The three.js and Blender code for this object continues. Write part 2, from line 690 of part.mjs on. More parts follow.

==

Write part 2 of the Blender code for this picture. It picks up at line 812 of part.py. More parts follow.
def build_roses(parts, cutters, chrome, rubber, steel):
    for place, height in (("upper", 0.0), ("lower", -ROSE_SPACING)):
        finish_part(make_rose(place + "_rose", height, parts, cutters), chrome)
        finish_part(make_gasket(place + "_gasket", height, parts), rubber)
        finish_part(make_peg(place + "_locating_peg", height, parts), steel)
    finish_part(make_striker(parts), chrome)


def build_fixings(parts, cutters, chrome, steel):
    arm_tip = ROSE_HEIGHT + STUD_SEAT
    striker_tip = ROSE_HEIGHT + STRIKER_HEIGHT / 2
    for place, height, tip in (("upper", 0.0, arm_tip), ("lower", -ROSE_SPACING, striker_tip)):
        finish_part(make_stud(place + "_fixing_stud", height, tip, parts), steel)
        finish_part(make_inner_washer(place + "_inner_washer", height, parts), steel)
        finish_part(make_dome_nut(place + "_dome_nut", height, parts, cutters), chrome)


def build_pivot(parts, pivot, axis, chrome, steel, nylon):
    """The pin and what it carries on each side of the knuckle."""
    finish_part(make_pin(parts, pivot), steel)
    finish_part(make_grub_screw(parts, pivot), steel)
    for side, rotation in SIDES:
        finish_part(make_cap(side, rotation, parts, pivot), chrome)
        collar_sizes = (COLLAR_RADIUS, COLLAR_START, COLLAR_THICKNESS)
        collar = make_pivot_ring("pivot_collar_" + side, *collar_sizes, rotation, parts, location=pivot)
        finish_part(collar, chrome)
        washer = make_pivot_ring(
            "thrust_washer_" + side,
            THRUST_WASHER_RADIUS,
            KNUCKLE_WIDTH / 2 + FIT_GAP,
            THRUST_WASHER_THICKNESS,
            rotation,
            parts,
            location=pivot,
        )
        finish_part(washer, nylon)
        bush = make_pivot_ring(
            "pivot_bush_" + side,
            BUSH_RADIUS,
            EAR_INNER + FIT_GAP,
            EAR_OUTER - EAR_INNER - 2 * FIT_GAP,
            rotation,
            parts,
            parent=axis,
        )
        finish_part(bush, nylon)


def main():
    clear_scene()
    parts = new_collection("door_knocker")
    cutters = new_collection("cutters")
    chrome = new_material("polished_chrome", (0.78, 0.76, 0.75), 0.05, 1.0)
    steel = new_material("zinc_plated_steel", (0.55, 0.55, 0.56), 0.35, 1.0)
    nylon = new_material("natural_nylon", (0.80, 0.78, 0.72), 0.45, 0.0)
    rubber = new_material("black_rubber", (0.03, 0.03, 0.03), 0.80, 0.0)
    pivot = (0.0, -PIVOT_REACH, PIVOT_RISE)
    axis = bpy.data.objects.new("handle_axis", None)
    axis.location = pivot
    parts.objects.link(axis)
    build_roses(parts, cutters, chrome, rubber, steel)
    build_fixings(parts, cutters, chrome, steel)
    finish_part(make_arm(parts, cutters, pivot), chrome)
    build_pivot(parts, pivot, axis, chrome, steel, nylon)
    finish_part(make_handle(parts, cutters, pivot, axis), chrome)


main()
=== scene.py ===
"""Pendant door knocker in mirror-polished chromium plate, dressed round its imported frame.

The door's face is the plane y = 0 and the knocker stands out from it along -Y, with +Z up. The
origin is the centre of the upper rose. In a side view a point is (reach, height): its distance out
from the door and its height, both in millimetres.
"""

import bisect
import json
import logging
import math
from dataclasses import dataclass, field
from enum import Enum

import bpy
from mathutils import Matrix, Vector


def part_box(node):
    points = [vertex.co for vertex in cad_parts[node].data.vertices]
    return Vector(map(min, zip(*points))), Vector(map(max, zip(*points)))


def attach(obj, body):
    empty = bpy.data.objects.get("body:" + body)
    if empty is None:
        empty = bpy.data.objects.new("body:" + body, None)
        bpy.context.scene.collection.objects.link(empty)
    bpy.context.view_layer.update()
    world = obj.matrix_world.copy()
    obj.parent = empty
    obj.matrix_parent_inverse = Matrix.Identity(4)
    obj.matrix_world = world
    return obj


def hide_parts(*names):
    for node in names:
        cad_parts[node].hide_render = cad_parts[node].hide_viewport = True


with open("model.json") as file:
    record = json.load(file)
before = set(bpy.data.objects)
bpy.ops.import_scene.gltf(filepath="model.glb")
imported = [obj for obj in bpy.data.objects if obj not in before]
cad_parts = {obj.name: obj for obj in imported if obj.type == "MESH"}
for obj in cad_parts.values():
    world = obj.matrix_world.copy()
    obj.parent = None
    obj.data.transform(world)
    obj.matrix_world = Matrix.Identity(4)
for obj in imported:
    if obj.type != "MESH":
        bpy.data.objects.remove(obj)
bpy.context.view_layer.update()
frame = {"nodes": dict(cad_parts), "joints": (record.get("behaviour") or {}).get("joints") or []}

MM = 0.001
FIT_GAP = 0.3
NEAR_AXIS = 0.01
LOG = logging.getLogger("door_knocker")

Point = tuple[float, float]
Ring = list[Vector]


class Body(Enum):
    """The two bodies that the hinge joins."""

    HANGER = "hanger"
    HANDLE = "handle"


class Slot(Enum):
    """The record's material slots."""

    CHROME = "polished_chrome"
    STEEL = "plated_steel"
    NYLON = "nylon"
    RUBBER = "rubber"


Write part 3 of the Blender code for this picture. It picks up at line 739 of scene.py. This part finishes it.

GIVEN INSTRUCTION: With the first line being the one containing "pivot = (0.0, -PIVOT_REACH, PIVOT_RISE)" and the last line the one containing "if empty is", transcribe exactly the lines above that fall in that range.

RIGHT ANSWER:
    pivot = (0.0, -PIVOT_REACH, PIVOT_RISE)
    axis = bpy.data.objects.new("handle_axis", None)
    axis.location = pivot
    parts.objects.link(axis)
    build_roses(parts, cutters, chrome, rubber, steel)
    build_fixings(parts, cutters, chrome, steel)
    finish_part(make_arm(parts, cutters, pivot), chrome)
    build_pivot(parts, pivot, axis, chrome, steel, nylon)
    finish_part(make_handle(parts, cutters, pivot, axis), chrome)


main()
=== scene.py ===
"""Pendant door knocker in mirror-polished chromium plate, dressed round its imported frame.

The door's face is the plane y = 0 and the knocker stands out from it along -Y, with +Z up. The
origin is the centre of the upper rose. In a side view a point is (reach, height): its distance out
from the door and its height, both in millimetres.
"""

import bisect
import json
import logging
import math
from dataclasses import dataclass, field
from enum import Enum

import bpy
from mathutils import Matrix, Vector


def part_box(node):
    points = [vertex.co for vertex in cad_parts[node].data.vertices]
    return Vector(map(min, zip(*points))), Vector(map(max, zip(*points)))


def attach(obj, body):
    empty = bpy.data.objects.get("body:" + body)
    if empty is None:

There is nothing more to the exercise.